## Material provided:
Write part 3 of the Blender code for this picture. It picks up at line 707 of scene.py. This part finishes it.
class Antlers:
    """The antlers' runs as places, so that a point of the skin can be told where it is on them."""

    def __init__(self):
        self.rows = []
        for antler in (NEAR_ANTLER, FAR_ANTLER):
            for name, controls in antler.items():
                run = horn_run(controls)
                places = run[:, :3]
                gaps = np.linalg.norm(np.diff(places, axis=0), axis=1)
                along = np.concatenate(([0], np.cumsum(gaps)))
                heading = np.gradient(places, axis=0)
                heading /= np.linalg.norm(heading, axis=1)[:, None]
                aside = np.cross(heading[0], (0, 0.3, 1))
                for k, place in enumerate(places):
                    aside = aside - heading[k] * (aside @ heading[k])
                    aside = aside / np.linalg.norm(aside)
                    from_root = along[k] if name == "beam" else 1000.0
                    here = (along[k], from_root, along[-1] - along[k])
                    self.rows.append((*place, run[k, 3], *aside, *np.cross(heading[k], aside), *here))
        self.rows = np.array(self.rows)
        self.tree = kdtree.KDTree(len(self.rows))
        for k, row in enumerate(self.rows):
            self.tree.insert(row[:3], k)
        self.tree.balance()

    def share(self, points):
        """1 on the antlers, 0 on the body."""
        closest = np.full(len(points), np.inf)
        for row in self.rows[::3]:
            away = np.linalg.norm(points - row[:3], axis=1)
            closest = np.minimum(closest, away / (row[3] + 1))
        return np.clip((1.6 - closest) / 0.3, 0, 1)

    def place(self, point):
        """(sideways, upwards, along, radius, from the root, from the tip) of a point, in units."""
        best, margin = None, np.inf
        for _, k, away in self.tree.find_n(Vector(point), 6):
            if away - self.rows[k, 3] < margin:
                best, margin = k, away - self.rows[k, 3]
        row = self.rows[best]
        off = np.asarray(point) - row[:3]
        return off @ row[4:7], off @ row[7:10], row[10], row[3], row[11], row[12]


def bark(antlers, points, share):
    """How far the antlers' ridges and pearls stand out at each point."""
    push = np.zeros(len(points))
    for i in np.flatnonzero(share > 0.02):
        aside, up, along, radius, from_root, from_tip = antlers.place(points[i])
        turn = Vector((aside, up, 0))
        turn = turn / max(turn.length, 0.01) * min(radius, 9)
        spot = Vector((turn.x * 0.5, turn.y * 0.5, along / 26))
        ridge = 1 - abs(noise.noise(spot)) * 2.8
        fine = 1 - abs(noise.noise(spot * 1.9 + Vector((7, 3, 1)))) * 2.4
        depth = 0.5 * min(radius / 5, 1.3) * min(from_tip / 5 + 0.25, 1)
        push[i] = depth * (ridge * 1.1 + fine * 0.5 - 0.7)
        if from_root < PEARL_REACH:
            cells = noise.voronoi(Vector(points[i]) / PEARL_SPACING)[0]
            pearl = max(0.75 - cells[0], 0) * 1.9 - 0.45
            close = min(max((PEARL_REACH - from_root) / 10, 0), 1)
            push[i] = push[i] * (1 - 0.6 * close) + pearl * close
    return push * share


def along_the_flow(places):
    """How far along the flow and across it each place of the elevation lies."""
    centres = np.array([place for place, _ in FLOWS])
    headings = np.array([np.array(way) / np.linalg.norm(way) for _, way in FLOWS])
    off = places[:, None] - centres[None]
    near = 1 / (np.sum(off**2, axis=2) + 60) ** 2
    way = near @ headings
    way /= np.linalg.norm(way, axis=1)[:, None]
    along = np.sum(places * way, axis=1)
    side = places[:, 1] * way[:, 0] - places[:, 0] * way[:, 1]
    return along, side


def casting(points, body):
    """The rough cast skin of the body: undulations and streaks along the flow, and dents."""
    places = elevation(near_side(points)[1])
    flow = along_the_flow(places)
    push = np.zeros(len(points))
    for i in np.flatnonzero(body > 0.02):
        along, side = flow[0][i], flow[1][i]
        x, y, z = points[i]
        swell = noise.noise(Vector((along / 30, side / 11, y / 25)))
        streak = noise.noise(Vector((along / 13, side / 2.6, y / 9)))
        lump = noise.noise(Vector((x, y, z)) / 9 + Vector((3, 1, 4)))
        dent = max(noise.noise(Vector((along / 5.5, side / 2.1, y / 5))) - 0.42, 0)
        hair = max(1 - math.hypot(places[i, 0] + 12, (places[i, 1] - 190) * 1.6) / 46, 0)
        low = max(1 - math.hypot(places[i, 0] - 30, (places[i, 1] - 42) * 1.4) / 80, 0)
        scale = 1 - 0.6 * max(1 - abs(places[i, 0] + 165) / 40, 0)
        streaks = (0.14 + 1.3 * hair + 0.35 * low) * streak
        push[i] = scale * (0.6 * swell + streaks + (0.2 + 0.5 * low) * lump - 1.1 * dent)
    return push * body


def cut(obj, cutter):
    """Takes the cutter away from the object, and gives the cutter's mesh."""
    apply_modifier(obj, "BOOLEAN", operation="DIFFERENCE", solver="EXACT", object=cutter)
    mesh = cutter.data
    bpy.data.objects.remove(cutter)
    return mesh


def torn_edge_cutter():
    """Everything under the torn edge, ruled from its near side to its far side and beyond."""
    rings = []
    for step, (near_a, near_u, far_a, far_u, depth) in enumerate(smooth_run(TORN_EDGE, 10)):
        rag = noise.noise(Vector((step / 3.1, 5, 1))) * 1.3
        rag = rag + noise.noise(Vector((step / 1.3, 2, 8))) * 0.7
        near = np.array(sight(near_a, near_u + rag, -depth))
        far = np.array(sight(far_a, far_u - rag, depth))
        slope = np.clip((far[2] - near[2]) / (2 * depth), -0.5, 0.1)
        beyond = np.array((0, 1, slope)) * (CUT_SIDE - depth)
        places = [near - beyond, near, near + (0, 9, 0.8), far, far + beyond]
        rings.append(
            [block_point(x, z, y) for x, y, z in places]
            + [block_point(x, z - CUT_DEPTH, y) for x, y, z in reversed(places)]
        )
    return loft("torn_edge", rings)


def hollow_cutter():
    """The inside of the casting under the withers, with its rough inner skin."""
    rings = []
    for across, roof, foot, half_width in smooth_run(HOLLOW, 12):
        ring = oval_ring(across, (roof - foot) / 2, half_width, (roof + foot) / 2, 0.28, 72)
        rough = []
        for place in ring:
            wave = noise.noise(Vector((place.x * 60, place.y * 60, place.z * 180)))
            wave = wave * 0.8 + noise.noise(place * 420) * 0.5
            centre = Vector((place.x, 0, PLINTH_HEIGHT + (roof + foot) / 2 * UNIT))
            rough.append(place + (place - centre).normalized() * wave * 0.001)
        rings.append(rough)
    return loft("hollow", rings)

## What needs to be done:
Give the data again, exactly as it stands.

## Written solution:
Write part 3 of the Blender code for this picture. It picks up at line 707 of scene.py. This part finishes it.
class Antlers:
    """The antlers' runs as places, so that a point of the skin can be told where it is on them."""

    def __init__(self):
        self.rows = []
        for antler in (NEAR_ANTLER, FAR_ANTLER):
            for name, controls in antler.items():
                run = horn_run(controls)
                places = run[:, :3]
                gaps = np.linalg.norm(np.diff(places, axis=0), axis=1)
                along = np.concatenate(([0], np.cumsum(gaps)))
                heading = np.gradient(places, axis=0)
                heading /= np.linalg.norm(heading, axis=1)[:, None]
                aside = np.cross(heading[0], (0, 0.3, 1))
                for k, place in enumerate(places):
                    aside = aside - heading[k] * (aside @ heading[k])
                    aside = aside / np.linalg.norm(aside)
                    from_root = along[k] if name == "beam" else 1000.0
                    here = (along[k], from_root, along[-1] - along[k])
                    self.rows.append((*place, run[k, 3], *aside, *np.cross(heading[k], aside), *here))
        self.rows = np.array(self.rows)
        self.tree = kdtree.KDTree(len(self.rows))
        for k, row in enumerate(self.rows):
            self.tree.insert(row[:3], k)
        self.tree.balance()

    def share(self, points):
        """1 on the antlers, 0 on the body."""
        closest = np.full(len(points), np.inf)
        for row in self.rows[::3]:
            away = np.linalg.norm(points - row[:3], axis=1)
            closest = np.minimum(closest, away / (row[3] + 1))
        return np.clip((1.6 - closest) / 0.3, 0, 1)

    def place(self, point):
        """(sideways, upwards, along, radius, from the root, from the tip) of a point, in units."""
        best, margin = None, np.inf
        for _, k, away in self.tree.find_n(Vector(point), 6):
            if away - self.rows[k, 3] < margin:
                best, margin = k, away - self.rows[k, 3]
        row = self.rows[best]
        off = np.asarray(point) - row[:3]
        return off @ row[4:7], off @ row[7:10], row[10], row[3], row[11], row[12]


def bark(antlers, points, share):
    """How far the antlers' ridges and pearls stand out at each point."""
    push = np.zeros(len(points))
    for i in np.flatnonzero(share > 0.02):
        aside, up, along, radius, from_root, from_tip = antlers.place(points[i])
        turn = Vector((aside, up, 0))
        turn = turn / max(turn.length, 0.01) * min(radius, 9)
        spot = Vector((turn.x * 0.5, turn.y * 0.5, along / 26))
        ridge = 1 - abs(noise.noise(spot)) * 2.8
        fine = 1 - abs(noise.noise(spot * 1.9 + Vector((7, 3, 1)))) * 2.4
        depth = 0.5 * min(radius / 5, 1.3) * min(from_tip / 5 + 0.25, 1)
        push[i] = depth * (ridge * 1.1 + fine * 0.5 - 0.7)
        if from_root < PEARL_REACH:
            cells = noise.voronoi(Vector(points[i]) / PEARL_SPACING)[0]
            pearl = max(0.75 - cells[0], 0) * 1.9 - 0.45
            close = min(max((PEARL_REACH - from_root) / 10, 0), 1)
            push[i] = push[i] * (1 - 0.6 * close) + pearl * close
    return push * share


def along_the_flow(places):
    """How far along the flow and across it each place of the elevation lies."""
    centres = np.array([place for place, _ in FLOWS])
    headings = np.array([np.array(way) / np.linalg.norm(way) for _, way in FLOWS])
    off = places[:, None] - centres[None]
    near = 1 / (np.sum(off**2, axis=2) + 60) ** 2
    way = near @ headings
    way /= np.linalg.norm(way, axis=1)[:, None]
    along = np.sum(places * way, axis=1)
    side = places[:, 1] * way[:, 0] - places[:, 0] * way[:, 1]
    return along, side


def casting(points, body):
    """The rough cast skin of the body: undulations and streaks along the flow, and dents."""
    places = elevation(near_side(points)[1])
    flow = along_the_flow(places)
    push = np.zeros(len(points))
    for i in np.flatnonzero(body > 0.02):
        along, side = flow[0][i], flow[1][i]
        x, y, z = points[i]
        swell = noise.noise(Vector((along / 30, side / 11, y / 25)))
        streak = noise.noise(Vector((along / 13, side / 2.6, y / 9)))
        lump = noise.noise(Vector((x, y, z)) / 9 + Vector((3, 1, 4)))
        dent = max(noise.noise(Vector((along / 5.5, side / 2.1, y / 5))) - 0.42, 0)
        hair = max(1 - math.hypot(places[i, 0] + 12, (places[i, 1] - 190) * 1.6) / 46, 0)
        low = max(1 - math.hypot(places[i, 0] - 30, (places[i, 1] - 42) * 1.4) / 80, 0)
        scale = 1 - 0.6 * max(1 - abs(places[i, 0] + 165) / 40, 0)
        streaks = (0.14 + 1.3 * hair + 0.35 * low) * streak
        push[i] = scale * (0.6 * swell + streaks + (0.2 + 0.5 * low) * lump - 1.1 * dent)
    return push * body


def cut(obj, cutter):
    """Takes the cutter away from the object, and gives the cutter's mesh."""
    apply_modifier(obj, "BOOLEAN", operation="DIFFERENCE", solver="EXACT", object=cutter)
    mesh = cutter.data
    bpy.data.objects.remove(cutter)
    return mesh


def torn_edge_cutter():
    """Everything under the torn edge, ruled from its near side to its far side and beyond."""
    rings = []
    for step, (near_a, near_u, far_a, far_u, depth) in enumerate(smooth_run(TORN_EDGE, 10)):
        rag = noise.noise(Vector((step / 3.1, 5, 1))) * 1.3
        rag = rag + noise.noise(Vector((step / 1.3, 2, 8))) * 0.7
        near = np.array(sight(near_a, near_u + rag, -depth))
        far = np.array(sight(far_a, far_u - rag, depth))
        slope = np.clip((far[2] - near[2]) / (2 * depth), -0.5, 0.1)
        beyond = np.array((0, 1, slope)) * (CUT_SIDE - depth)
        places = [near - beyond, near, near + (0, 9, 0.8), far, far + beyond]
        rings.append(
            [block_point(x, z, y) for x, y, z in places]
            + [block_point(x, z - CUT_DEPTH, y) for x, y, z in reversed(places)]
        )
    return loft("torn_edge", rings)


def hollow_cutter():
    """The inside of the casting under the withers, with its rough inner skin."""
    rings = []
    for across, roof, foot, half_width in smooth_run(HOLLOW, 12):
        ring = oval_ring(across, (roof - foot) / 2, half_width, (roof + foot) / 2, 0.28, 72)
        rough = []
        for place in ring:
            wave = noise.noise(Vector((place.x * 60, place.y * 60, place.z * 180)))
            wave = wave * 0.8 + noise.noise(place * 420) * 0.5
            centre = Vector((place.x, 0, PLINTH_HEIGHT + (roof + foot) / 2 * UNIT))
            rough.append(place + (place - centre).normalized() * wave * 0.001)
        rings.append(rough)
    return loft("hollow", rings)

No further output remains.